B. Waiver of Privilege and Substantial Need
*5 Alternatively, Insys argues that if the Court finds Anthem's communications protected by privilege, the Court should still order disclosure. (Doc. 155 at 17 n.3.) Specifically, Insys argues that “Anthem must be deemed to have impliedly waived any privilege by instituting this action against Insys.” (Id.) The Court disagrees.
First, Insys’ fails to cite any facts in support of its position that Anthem implicitly waived its attorney-client privilege. (Id.) Nor has Insys shown that it is unfair for Anthem to withhold the subject spread sheets, containing Anthem's analysis of the material gathered in its investigation, particularly in light of the fact that the underlying data has been disclosed.
Next, Insys has failed to show that it has a substantial need for materials protected by the work-product privilege to prepare its case. Anthem has represented to the Court that it is not relying on the privileged documents to prove any element of its claim. Although the Court recognizes that Anthem's intent regarding the use of the documents does not define substantial need, Insys failed to explain why, if Anthem is not relying on the documents, that it has a substantial need for them.
C. Privilege Log
The Court has found that the spread sheets that were prepared under the direction of counsel and/or in preparation of litigation are privileged.

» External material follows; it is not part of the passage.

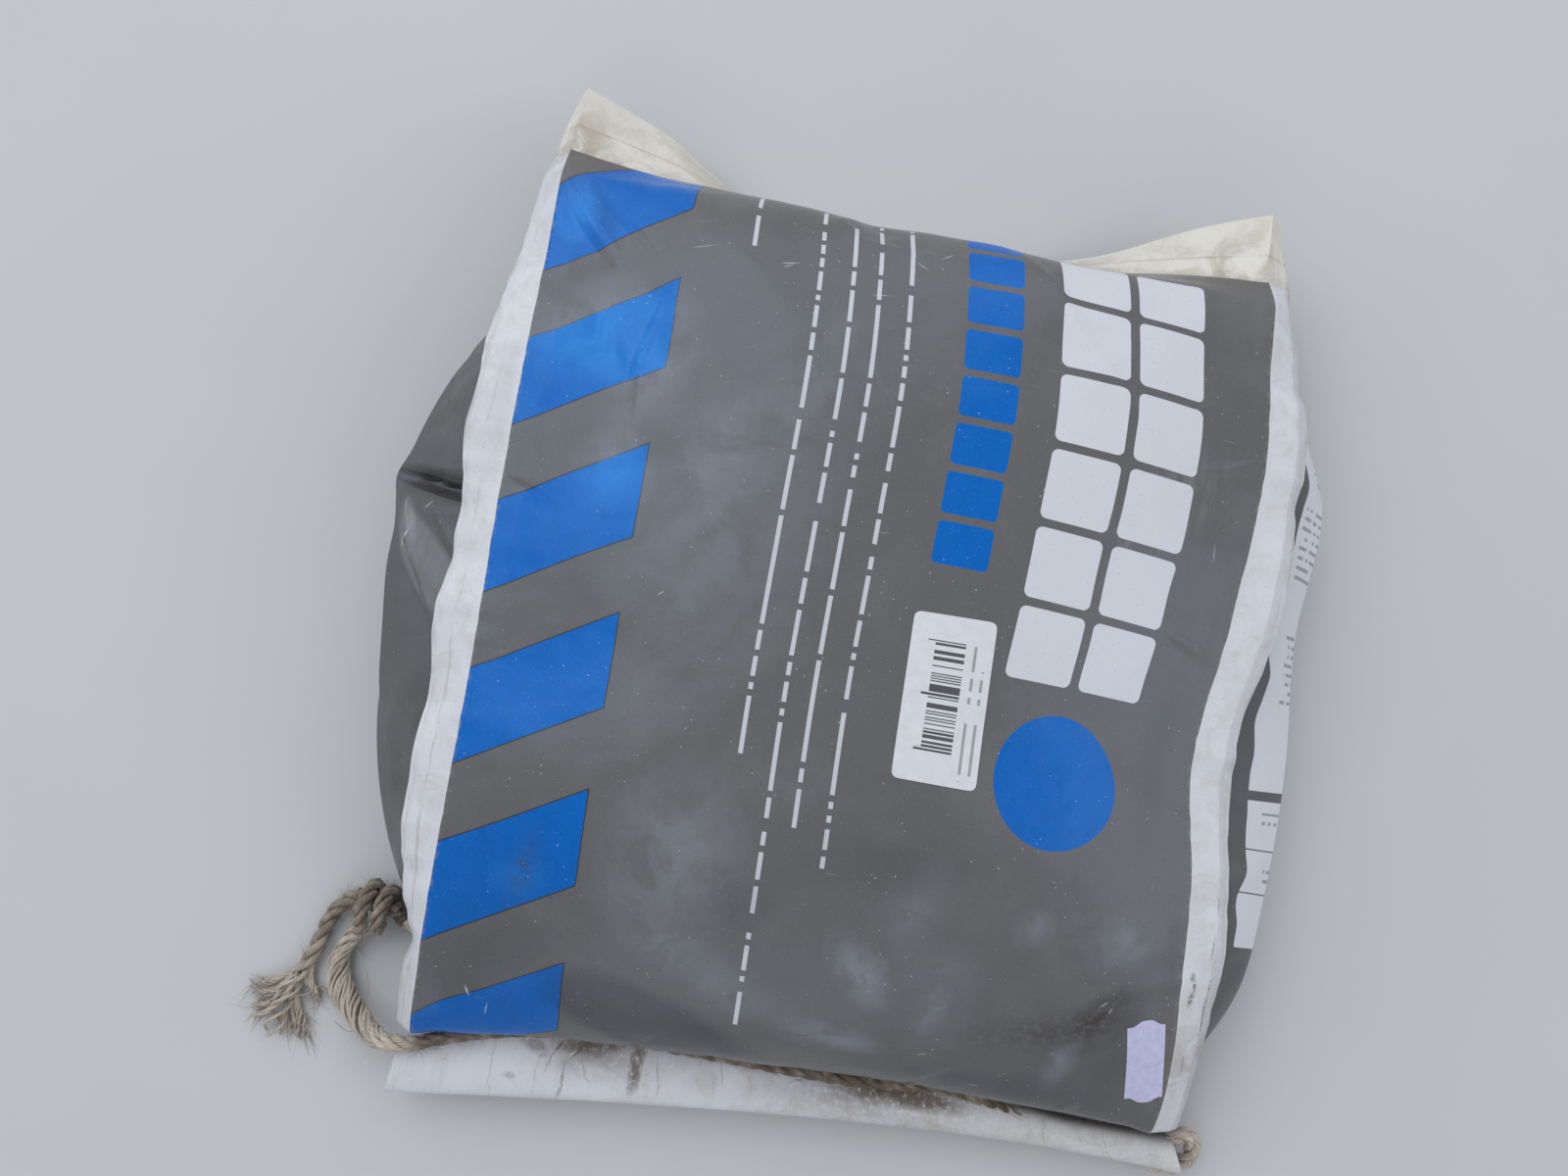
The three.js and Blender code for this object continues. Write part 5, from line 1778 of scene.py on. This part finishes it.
class BAG_OT_stickers(bpy.types.Operator):
    """Stick the two labels on the panel"""

    bl_idname = "bag.stickers"
    bl_label = "Stickers"

    def execute(self, context):
        settings = context.scene.bag_stickers
        mesh = bpy.data.objects["film_sack_printed"].data
        points, faces = [p.co.copy() for p in mesh.vertices], [list(f.vertices) for f in mesh.polygons]
        tree = BVHTree.FromPolygons(points, faces)
        thick, corner = settings.thickness / MM, settings.corner / MM

        half_x, half_y = BARCODE_SIZE[0] / 2, BARCODE_SIZE[1] / 2

        def round_corners(x, y):
            # corner cells are drawn in to the corner's arc
            over_x, over_y = abs(x) * half_x - (half_x - corner), abs(y) * half_y - (half_y - corner)
            if over_x > 0 and over_y > 0:
                share = max(over_x, over_y) / math.hypot(over_x, over_y)
                x = math.copysign((half_x - corner + over_x * share) / half_x, x)
                y = math.copysign((half_y - corner + over_y * share) / half_y, y)
            return x, y

        def wavy_ends(x, y):
            return x, y * (0.87 + 0.13 * math.exp(-(((x - 0.06) / 0.55) ** 4)))

        barcode = sticker("barcode_label_paper", BARCODE_AT, BARCODE_SIZE, round_corners, thick, tree)
        barcode.data.materials.append(barcode_finish(settings.white[:]))
        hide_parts("barcode_label")
        price = sticker("price_label_paper", PRICE_AT, PRICE_SIZE, wavy_ends, thick, tree)
        price.data.materials.append(price_finish(settings.lilac[:]))
        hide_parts("price_label")
        for piece in (barcode, price):
            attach(piece, "root")
        return {"FINISHED"}


class BAG_PT_tools(bpy.types.Panel):
    """Lists the bag's operators and settings"""

    bl_label = "Bag of grout"
    bl_space_type = "VIEW_3D"
    bl_region_type = "UI"
    bl_category = "Bag"

    def draw(self, context):
        for operator, group in OPERATORS:
            self.layout.operator(operator.bl_idname)
            settings = getattr(context.scene, group)
            for name in settings.__annotations__:
                self.layout.prop(settings, name)


OPERATORS = [
    (BAG_OT_stage, "bag_stage"), (BAG_OT_rope, "bag_rope"), (BAG_OT_sack, "bag_film"),
    (BAG_OT_hem, "bag_film"), (BAG_OT_stickers, "bag_stickers"),
]
GROUPS = {
    "bag_film": FilmSettings,
    "bag_rope": RopeSettings,
    "bag_stickers": StickerSettings,
    "bag_stage": StageSettings,
}


def register():
    for group in GROUPS.values():
        bpy.utils.register_class(group)
    for name, group in GROUPS.items():
        setattr(bpy.types.Scene, name, bpy.props.PointerProperty(type=group))
    for operator, _ in OPERATORS:
        bpy.utils.register_class(operator)
    bpy.utils.register_class(BAG_PT_tools)


def unregister():
    bpy.utils.unregister_class(BAG_PT_tools)
    for operator, _ in reversed(OPERATORS):
        bpy.utils.unregister_class(operator)
    for name, group in GROUPS.items():
        delattr(bpy.types.Scene, name)
        bpy.utils.unregister_class(group)


def corners(box):
    return [[float(c) for c in corner] for corner in box]


def main():
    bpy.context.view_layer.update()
    register()
    bpy.ops.bag.stage()
    bpy.ops.bag.rope()
    bpy.ops.bag.sack()
    bpy.ops.bag.hem()
    bpy.ops.bag.stickers()


if __name__ == "__main__":
    main()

It is not obvious from Anthem's privilege log, however, that all documents listed therein meet that description. Although the Court has found that Insys is not entitled to a blanket finding that none of the documents listed in the privilege log are privileged, the Court agrees that the privilege log inadequately describes the documents. A privilege log must provide “reasonable detail” as to why the documents are privileged. Simply put, Anthem's privilege log fails to provide enough detail to discern the basis for the assertion of the privilege. At a minimum the privilege log should identify the attorney and client, nature of the document, the person who sent all those who received it, and the date of the document. Accordingly,
IT IS ORDERED that Defendant's motion to compel (Doc. 155) is GRANTED in part and DENIED in part as follow:
1. GRANTED with respect to the request to compel Anthem to amend its privilege log.
2. DENIED with respect to the request to compel the production of documents and testimony withheld relating to the investigations.
Dated this 13th day of March, 2019.
Footnotes
Insys’ request for material from ESI has been withdrawn. According to Insys’ reply, “[i]n light of Anthem's submission of the Declaration of Jamie Kurtz ..., Insys accepts Anthem's representation that it has produced the entirety of Anthem's investigations and audits related to its litigation against ESI.” (Doc. 177 at 5 n.1.)
Anthem notes in its response that the majority of its communications occurred outside of Arizona. (Doc. 170 at 10 n. 6.) Anthem, however, contends that regardless of which state law applies, communications between its attorneys and employees, for purposes of rendering legal advice, remain privileged.